Tuesday, July 14

12x12: Anne of Green Gables

Anne of Green Gables
by L.M. Montgomery

Anne of Green Gables has been one of my favorite books, if not my favorite book, for as long as I can remember. I don't even remember who introduced me to it, though it must have been a Christmas gift - I have Black Beauty in the same kind of book cover, so they must have come together. I have read and re-read and re-re-read this book and I will continue to read it until I die. The only book more torn up than this one is probably the first Harry Potter book, which book lovers understand is the greatest sign of love and use. When I was in London for a semester, I missed reading this book so badly that I actually went out and bought another copy.

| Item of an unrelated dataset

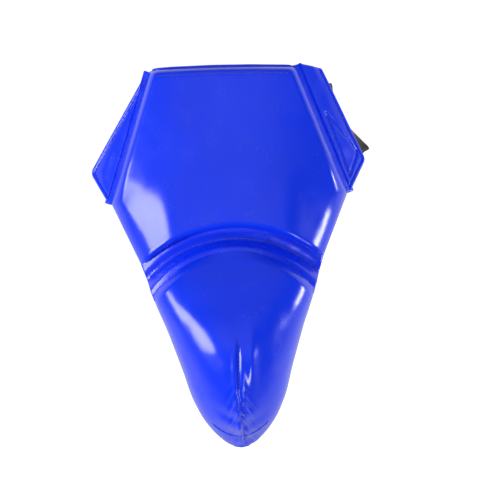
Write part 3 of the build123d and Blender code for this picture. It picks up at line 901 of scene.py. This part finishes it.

That's where I'm at with this book.

What I Loved:
  • What I always love most about this book is Anne. If you've ever read the books or seen the movie/tv show, this shouldn't be surprising. When I go too long without reading this book, I actually miss her like I would miss a real, live human being friend of mine. Anne is such a real character for being imaginary - she's bright and bubbly and spirited, dark and dramatic and emotional. Anne makes mistakes (so many of them!), but works hard and wants so badly to do what's right. She's the kind of person I want to be.
  • This may sound silly, but I've always felt like Anne is that childhood part of me, still inside, who never grew up. If you've read the book and know about Anne's imagination, then you know what I was like as a child. I'm still like that, only I have to act and speak and try to think like a grown-up now. Sometimes it feels like law school sucks the whimsy straight out of me, and part of me worried that I wasn't enjoying this book as much as I should this time around because law school has changed me too much... Then I realized how important it was to me to keep Anne there inside of me, and that I simply wouldn't let her leave. No matter how "adult" I get or how much I need to focus for law or law school. As Matthew says, "Don't give up all your romance, Anne," he whispered shyly, "a little of it is a good thing—not too much, of course—but keep a little of it, Anne, keep a little of it."
  • Something I've noticed the last few times reading this is that our society focuses so much more on makeovers and looks than they did in the early 1900's. It's not like I didn't know that (Also, read The Body Project for more on this), but I guess I had forgotten how little looks seem to be important in Anne of Green Gables. I mean, it's not like it's not mentioned - Anne is so concerned that she's not beautiful, and she's always talking about how pretty Ruby Gillis and Diana are. But what I mean is, when Anne is trying to fix things about herself, she's trying to fix how she acts and behaves - NOT her looks (with one notable exception, which I won't get into here). All the girls seem to focus more on improving themselves through their behavior and virtues than they focus on looking more beautiful. I completely get that this is one of the ways society has changed since 1900, but it makes me a little sad. I love being able to feel beautiful, but I do think it's so much more important to be a better person than to look like a better person. 
  • I love how ambitious and smart Anne is. Once she starts school, she and Gilbert have this "competition" between the two of them that lasts up until teaching college. It actually made me a little sad this time around to remember how smart Anne is, because ((SPOILER)) she basically always gets the highest grades and gets the scholarship to go to a real college. I've always been smart enough, but I've always had smarter friends around me. It usually doesn't bother me, but law school has made me a little more sensitive about my own weaknesses, and it actually made me a little jealous reading about how smart Anne was. Getting the highest grade in the class has never happened to me - and to be fair, I guess it hasn't happened to most people.  I think what's hard for me is that I feel so much like Anne, so this may be the one area I fall short in. At the same time, I was thinking about this a few days ago (because of course I was), and I was reflecting on how much Anne studied and how hard Anne worked. It wasn't like she was just smart and got great grades - it's that she worked her butt off, even in subjects that were really hard for her. At the very least, I can take comfort in that I can follow Anne's example in that department. :)

What I Wasn't Crazy About:

  • It's a perfect book, so nothing.

Would I Recommend This Book?
  • Yes, yes, yes, yes! If you have a soul, yes. If you have a piece (or a chunk, or a boulder) of childhood still within you, yes!

Have you ever read Anne of Green Gables? What do you love most about the first book? What do you love most about Anne?